_Exercise details:_
Copy whichever lines contain the string "that".

+---+

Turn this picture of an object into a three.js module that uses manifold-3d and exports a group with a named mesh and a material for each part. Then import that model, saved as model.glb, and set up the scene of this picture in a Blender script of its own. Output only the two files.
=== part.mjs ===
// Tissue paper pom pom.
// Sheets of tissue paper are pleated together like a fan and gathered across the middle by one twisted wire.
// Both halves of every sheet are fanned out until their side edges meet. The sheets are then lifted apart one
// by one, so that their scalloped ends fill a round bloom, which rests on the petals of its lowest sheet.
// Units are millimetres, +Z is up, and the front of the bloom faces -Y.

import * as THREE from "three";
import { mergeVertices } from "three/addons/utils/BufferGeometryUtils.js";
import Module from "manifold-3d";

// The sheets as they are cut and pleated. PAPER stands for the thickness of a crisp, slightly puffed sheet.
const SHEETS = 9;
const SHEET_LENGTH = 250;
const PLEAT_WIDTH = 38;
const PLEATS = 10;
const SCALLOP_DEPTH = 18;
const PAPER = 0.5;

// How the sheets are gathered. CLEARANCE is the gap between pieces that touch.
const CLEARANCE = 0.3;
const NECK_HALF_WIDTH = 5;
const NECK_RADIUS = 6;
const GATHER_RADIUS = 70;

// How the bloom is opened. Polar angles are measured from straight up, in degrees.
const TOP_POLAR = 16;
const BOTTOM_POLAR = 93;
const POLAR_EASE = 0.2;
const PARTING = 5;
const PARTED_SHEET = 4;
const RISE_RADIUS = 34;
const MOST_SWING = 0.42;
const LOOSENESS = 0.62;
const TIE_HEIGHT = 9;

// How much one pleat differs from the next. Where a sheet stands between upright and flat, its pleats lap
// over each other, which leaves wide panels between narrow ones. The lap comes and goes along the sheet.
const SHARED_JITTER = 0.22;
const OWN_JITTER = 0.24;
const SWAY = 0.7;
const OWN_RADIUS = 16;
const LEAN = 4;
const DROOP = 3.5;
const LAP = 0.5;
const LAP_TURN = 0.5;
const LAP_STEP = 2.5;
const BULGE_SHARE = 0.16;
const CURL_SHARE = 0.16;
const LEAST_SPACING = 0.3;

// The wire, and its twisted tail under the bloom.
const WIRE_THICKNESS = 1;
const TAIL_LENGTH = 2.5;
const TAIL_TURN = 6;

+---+

_Response to this exercise:_
Turn this picture of an object into a three.js module that uses manifold-3d and exports a group with a named mesh and a material for each part. Then import that model, saved as model.glb, and set up the scene of this picture in a Blender script of its own. Output only the two files.
// by one, so that their scalloped ends fill a round bloom, which rests on the petals of its lowest sheet.
// How the sheets are gathered. CLEARANCE is the gap between pieces that touch.